The machine runs NAT.
Actually, I want to monitor both NICs.
 
> >DEBIAN_SNORT_OPTIONS=" -i eth0"
>
> is eth0 your ISP-connected NIC?

No, internal. eth1 is the one that connected to outside.
 
> >DEBIAN_SNORT_STATS_RCPT="root"
>   ^
> Change this just on principle: using root to check system email is just
> another thing you can do as a user and not have to be logged in as root so
> much...

Okay.

BTW, the "stable" and "unstable" release names are pretty misleading
(misinterpreting?), right? I believe that those who happen to read
messages on Debian lists (eg: on the archives) would think that there'd
be Debian systems that are bound to crash daily. I think changing
"unstable" to "development" would be nicer in the eye.

Oki



Re: Snort config

2001-05-16 Thread John Galt
On Wed, 16 May 2001, Oki DZ wrote:

>Hi,
>
>I have the following:
>[EMAIL PROTECTED]:~$ more /etc/snort/snort.conf
   ^
Expect changes when woody freezes: the file you reference is
snort.debian.conf in testing/unstable...snort.conf is a real snort.conf
(more in line with the upstream...)

># This file is used for options that are changed by Debian to leave
># the original lib files untouched.
># You have to use "dpkg-reconfigure snort" to change them.
>
>DEBIAN_SNORT_STARTUP=boot
>DEBIAN_SNORT_HOME_NET="192.168.1.x/32"
   
Mine shows the routable interface's IP here: is this a munge or your NAT?
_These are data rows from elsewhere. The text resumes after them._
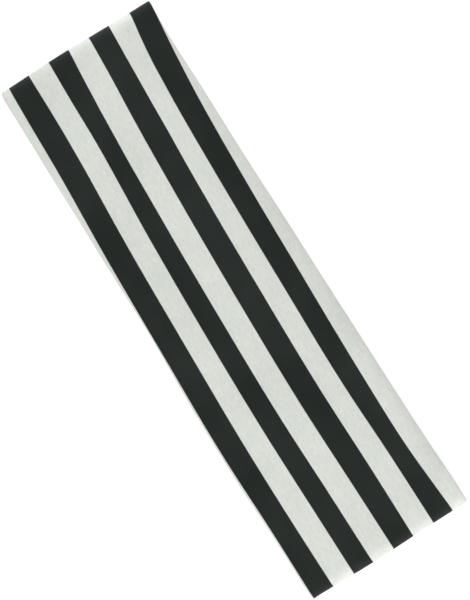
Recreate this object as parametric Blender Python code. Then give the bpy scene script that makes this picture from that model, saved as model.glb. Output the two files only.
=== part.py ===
"""A wide striped sweat headband, stored flat: a closed loop of two-ply knitted band pressed together.

Frame: metres, +Z up, origin at the centre of the footprint on the surface that the band lies on.
+X runs along the flattened loop from fold to fold, and +Y across the band.

The loop is drawn once, as the side profile of its outer face, and every fabric piece is swept round that
profile at its own depth. A station is one place on the profile.
"""

import math
from collections import namedtuple

import bmesh
import bpy

MM = 0.001

# Driving dimensions of the flattened loop
LOOP_LENGTH = 231.0 * MM
WIDTH_NARROW_END = 67.8 * MM  # at the -X fold
WIDTH_WIDE_END = 71.6 * MM  # at the +X fold
FOLD_RADIUS = 3.9 * MM  # outer radius of the soft fold at each end
SETTLE_LENGTH = 26.0 * MM  # over which the upper half sinks from the fold to the flat middle
HALVES_GAP = 0.4 * MM  # between the hems of the two halves
LOWER_SHOWS = 1.0 * MM  # how far the lower half shows past the upper one, -Y edge, -X end
LOWER_SHOWS_TO_X = -12.0 * MM  # where that ends
BOW = 0.6 * MM  # how far the -Y edge bows out past a straight line
BOW_X = 48.0 * MM  # where it bows most
BOW_REACH = 66.0 * MM  # from there to where it is straight again

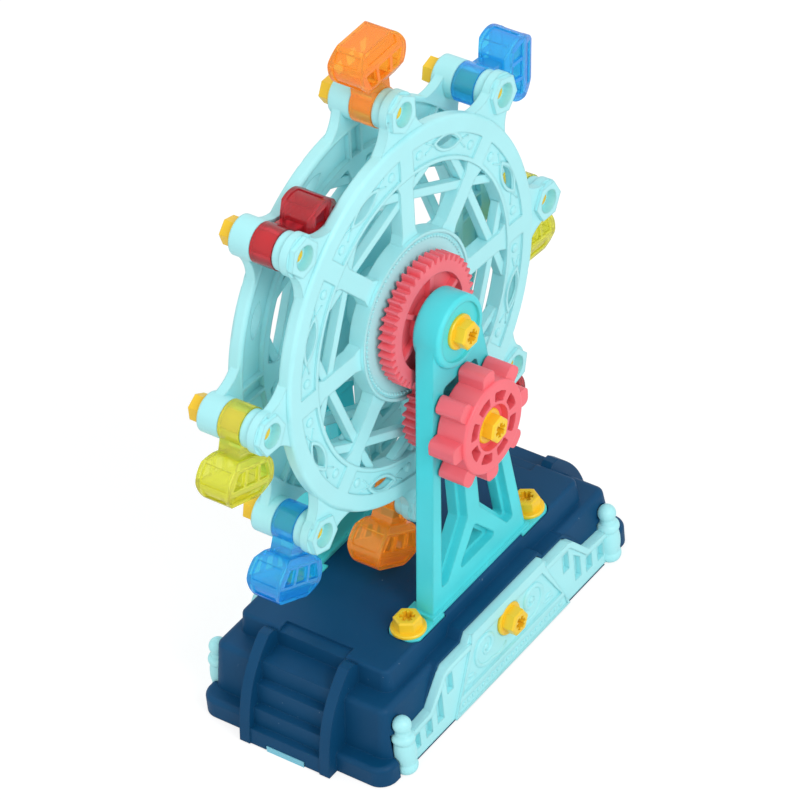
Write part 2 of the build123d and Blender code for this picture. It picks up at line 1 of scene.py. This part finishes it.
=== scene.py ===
# %% [markdown]
# # Hand-cranked ferris wheel toy: looks
# The real toy is injection-moulded plastic: a navy stepped base, mint railings and wheel,
# turquoise towers, coral gears and knob, and eight clear tinted cabins. Its solids come
# packed as a fixed frame, so this script models none of them again. It gives each one its
# finish, adds the relief that is too fine for the solids, and sets up camera and studio.

# %% Load the frame
import bmesh
import bpy
import json
import math
from mathutils import Matrix, Vector


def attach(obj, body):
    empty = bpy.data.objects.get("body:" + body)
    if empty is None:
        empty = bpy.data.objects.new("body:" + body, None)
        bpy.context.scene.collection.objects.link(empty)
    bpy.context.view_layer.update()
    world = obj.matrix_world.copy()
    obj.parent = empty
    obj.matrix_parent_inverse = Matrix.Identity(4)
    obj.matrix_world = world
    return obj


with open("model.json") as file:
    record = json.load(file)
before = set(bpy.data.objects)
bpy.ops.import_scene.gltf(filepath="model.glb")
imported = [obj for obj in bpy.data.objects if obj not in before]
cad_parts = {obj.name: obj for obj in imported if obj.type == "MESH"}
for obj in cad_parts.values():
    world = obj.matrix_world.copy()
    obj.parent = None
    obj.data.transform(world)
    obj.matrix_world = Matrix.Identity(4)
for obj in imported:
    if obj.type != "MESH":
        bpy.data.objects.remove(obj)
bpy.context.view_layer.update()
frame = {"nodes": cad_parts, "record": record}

# %% [markdown]
# ## Camera
# A long lens looks down on the corner between one flight of stairs and the crank side. The
# view could be set by eye, but the toy's proportions were measured through a fitted camera,
# so that same camera is written here: a place in metres, an aim by azimuth and elevation,
# and a small roll.

# %% Camera
CAM_PLACE = (-0.9725, -0.8020, 1.1343)
CAM_AZIMUTH, CAM_ELEVATION, CAM_ROLL = (math.radians(a) for a in (-50.57, 39.28, -6.3))
CAM_LENS, CAM_SENSOR = 213.6, 36.0
CAM_NEAR, CAM_FAR = 0.1, 20.0


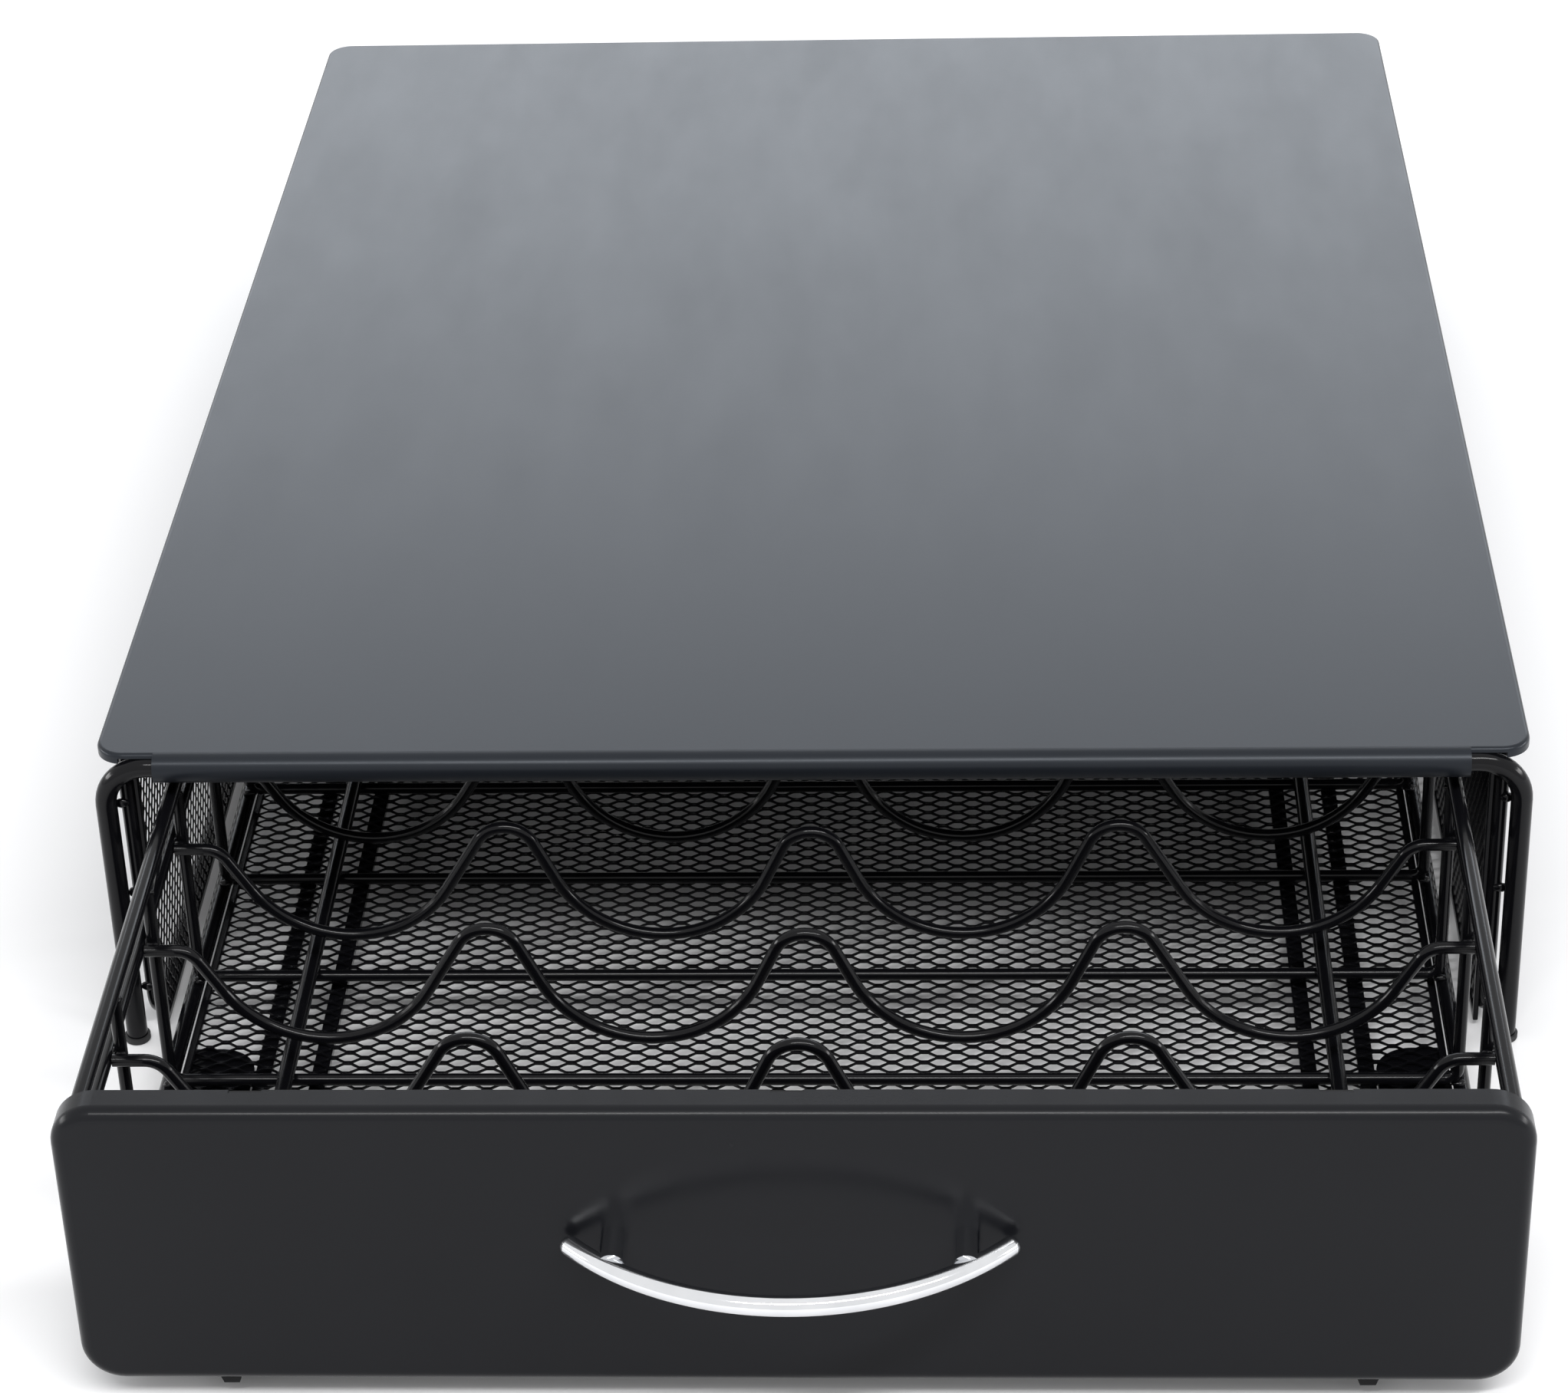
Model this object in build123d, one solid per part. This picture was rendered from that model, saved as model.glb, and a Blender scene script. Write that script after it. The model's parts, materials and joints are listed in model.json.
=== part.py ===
"""Coffee pod drawer: a wire and mesh housing with a flat top, and a sliding wire basket.

Millimetres, +Z up, +Y towards the back, +X to the right when facing the drawer's front.
The sizes below are set out from the front edge of the top plate (y = 0) and the table (z = 0).
Everything is then shifted along Y, so that the origin is under the middle of the whole object,
with the drawer pulled out by drawer_pull.
"""
import os
from math import cos, radians, sin, sqrt, tan

from build123d import *

# ---------------------------------------------------------------- driving dimensions
# top plate: a pressed sheet with its lip turned down, and its front edge rolled round the frame
housing_width = 290.0
housing_depth = 370.4
housing_height = 71.4
sheet = 1.0
lip_height = 2.2
plate_corner = 6.0
plate_edge_roll = 0.9
front_roll_end_inset = 12.3
front_roll_tail = 0.8

# housing frames
post_rod = 4.4
post_bend = 9.0
post_outset = 0.8
post_y = 0.6
side_rod = 3.0
side_bend = 7.0
side_frame_inset = 3.7
rear_lip_clearance = 1.2
weld_gap = 0.05
foot_height = 1.4
foot_diameter = 5.4
rear_foot_inset = 16.0
cross_rod = 4.0
front_cross_rod_y = 125.0
rear_cross_rod_inset = 66.0

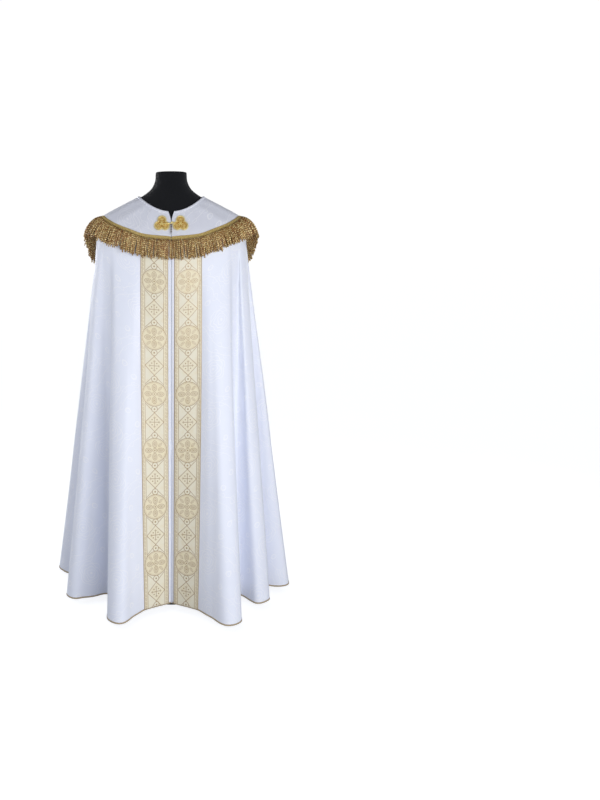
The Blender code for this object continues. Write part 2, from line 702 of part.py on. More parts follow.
def form_ring(ring, turns):
    sine, cosine = np.sin(np.radians(turns)), np.cos(np.radians(turns))
    depth = np.where(cosine > 0, ring.front_depth, ring.back_depth)
    return np.stack([-ring.half_width * sine, AXIS_Y - depth * cosine, np.full_like(sine, ring.z)], axis=-1)


def make_dress_form(material):
    """Neck, shoulders that fill the cape surface, and a torso down to a flat seat."""
    turns = np.linspace(0, 360, FORM_COLUMNS, endpoint=False)
    rows = [form_ring(ring, turns) for ring in FORM_NECK]
    for place in YOKE_ROWS[:2 * SHOULDER + 1]:
        z = cape_row_z(place, turns)
        rows.append(cape_points(turns, z) - cape_normals(turns, z) * FORM_GAP)
    rows += [form_ring(ring, turns) for ring in FORM_BODY]
    knots = chord_knots(np.array(rows)[:, FORM_COLUMNS // 4])
    body = len(rows) - len(FORM_BODY)
    places = list(range(body)) + list(np.arange(body, len(rows) - 0.5, 0.5))
    at = np.interp(places, range(len(rows)), knots)
    columns = [[smooth_value(knots, np.array(rows)[:, i, axis], at) for i in range(FORM_COLUMNS)]
               for axis in range(3)]
    grid = np.moveaxis(np.array(columns), (0, 1, 2), (2, 1, 0))
    count = len(grid) * FORM_COLUMNS
    faces = grid_faces(grid, closed=True)
    faces += triangles(list(range(FORM_COLUMNS))[::-1])
    faces += triangles(list(range(count - FORM_COLUMNS, count)))
    add_mesh("dress_form", grid.reshape(-1, 3), faces, material)


def add_cylinder(name, radius, bottom, top, material):
    mesh = bpy.data.meshes.new(name)
    work = bmesh.new()
    bmesh.ops.create_cone(
        work, cap_ends=True, segments=STAND_SIDES, radius1=radius, radius2=radius, depth=top - bottom
    )
    bmesh.ops.translate(work, verts=work.verts, vec=(0, 0, (top - bottom) / 2))
    work.to_mesh(mesh)
    work.free()
    mesh.shade_smooth()
    mesh.set_sharp_from_angle(angle=math.radians(30))
    add_object(name, mesh, material).location = (0, 0, bottom)


def make_stand(material):
    add_cylinder("stand_base", BASE_RADIUS, 0.0, BASE_THICKNESS, material)
    seat = FORM_BODY[-1].z
    add_cylinder("stand_pole", POLE_RADIUS, BASE_THICKNESS + STAND_GAP, seat - STAND_GAP, material)


# ---- The whole ----------------------------------------------------------------------------------


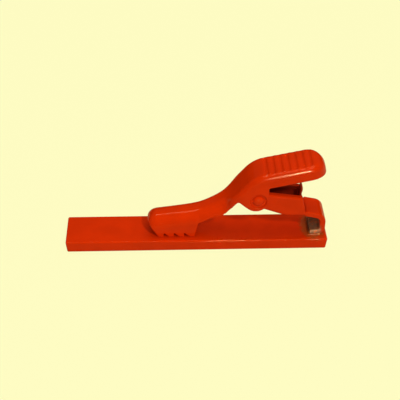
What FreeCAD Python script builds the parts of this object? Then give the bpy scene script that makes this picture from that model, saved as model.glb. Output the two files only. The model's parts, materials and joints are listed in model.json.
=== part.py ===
import FreeCAD, Part
import math
import os

# A toothed spring clip brazed on the end of a flat bar, so that the jaw grips what lies on the bar.
# Millimetres. X runs along the bar towards the end that carries the clip, Y across it, Z up.
# The origin is the centre of the bar's underside. Side views are drawn in (x, z), plans in (x, y).

# Bar
bar_length = 50.0
bar_width = 8.0
bar_height = 2.3
bar_end_draft = 0.22
bar_side_draft = 0.08
bar_corner_radius = 0.3
bar_edge_radius = 0.2

# Pivot of the lever, from the bar's end and from the bar's top face
pivot_from_end = 13.65
pivot_height = 8.8

# Bracket: a channel open at the top, drawn out behind into a strip that curls down to the bar
bracket_width = 5.0
bracket_sheet = 1.1
bracket_bend_radius = 0.7
cheek_nose_reach = 2.0
cheek_nose_radius = 1.0
cheek_top_height = 1.0
cheek_top_fall = 8.0
cheek_length = 9.3
cheek_rear_rake = 12.0
cheek_rim_radius = 0.45
web_front_reach = 0.9
web_front_drop = 1.5
web_knee_reach = 5.6
web_knee_height = 5.5
web_knee_radius = 2.0
web_rear_height = 5.45
tail_end_gap = 0.45
tail_fall = 12.5
tail_top_radius = 2.2
tail_foot_radius = 1.6
foot_length = 3.0
foot_corner_radius = 0.3

# Lever: one pressed sheet that is jaw, ears and thumb pad
lever_sheet = 0.8
lever_side_gap = 0.25
least_edge_radius = 0.1
jaw_width = 5.45
jaw_reach = 21.2
jaw_rise = 7.5
jaw_crest_flat = 0.45
nose_corner_radius = 1.9
dip_reach = 7.4
dip_height = 5.82
dip_radius = 13.5
shoulder_reach = 0.85
shoulder_height = 5.24
shoulder_radius = 6.5
pad_rise = 12.3
pad_reach = 12.5
pad_end_flat = 0.9
pad_edge_radius = 1.1
pad_end_edge_radius = 2.2
pad_end_growth_gap = 1.0
flare_start_reach = 6.0
flare_end_reach = 3.0
flare_radius = 4.0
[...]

>DEBIAN_SNORT_OPTIONS=" -i eth0"
   
is eth0 your ISP-connected NIC?

>DEBIAN_SNORT_STATS_RCPT="root"
  ^
Change this just on principle: using root to check system email is just
another thing you can do as a user and not have to be logged in as root so
much...

>DEBIAN_SNORT_STATS_TRESHOLD="1"
>
>How can I set Snort so that it monitors the other IP address (on the NIC
>that connected to my ISP)? Executing dpkg-reconfigure snort basically
>does nothing (apparently).

hmmm...  Probably you have the questions threshold too high is my first
guess

>TIA,
>Oki
>
>
>

-- 
mailto:[EMAIL PROTECTED]>Who is John Galt?

Failure is not an option. It comes bundled with your Microsoft product.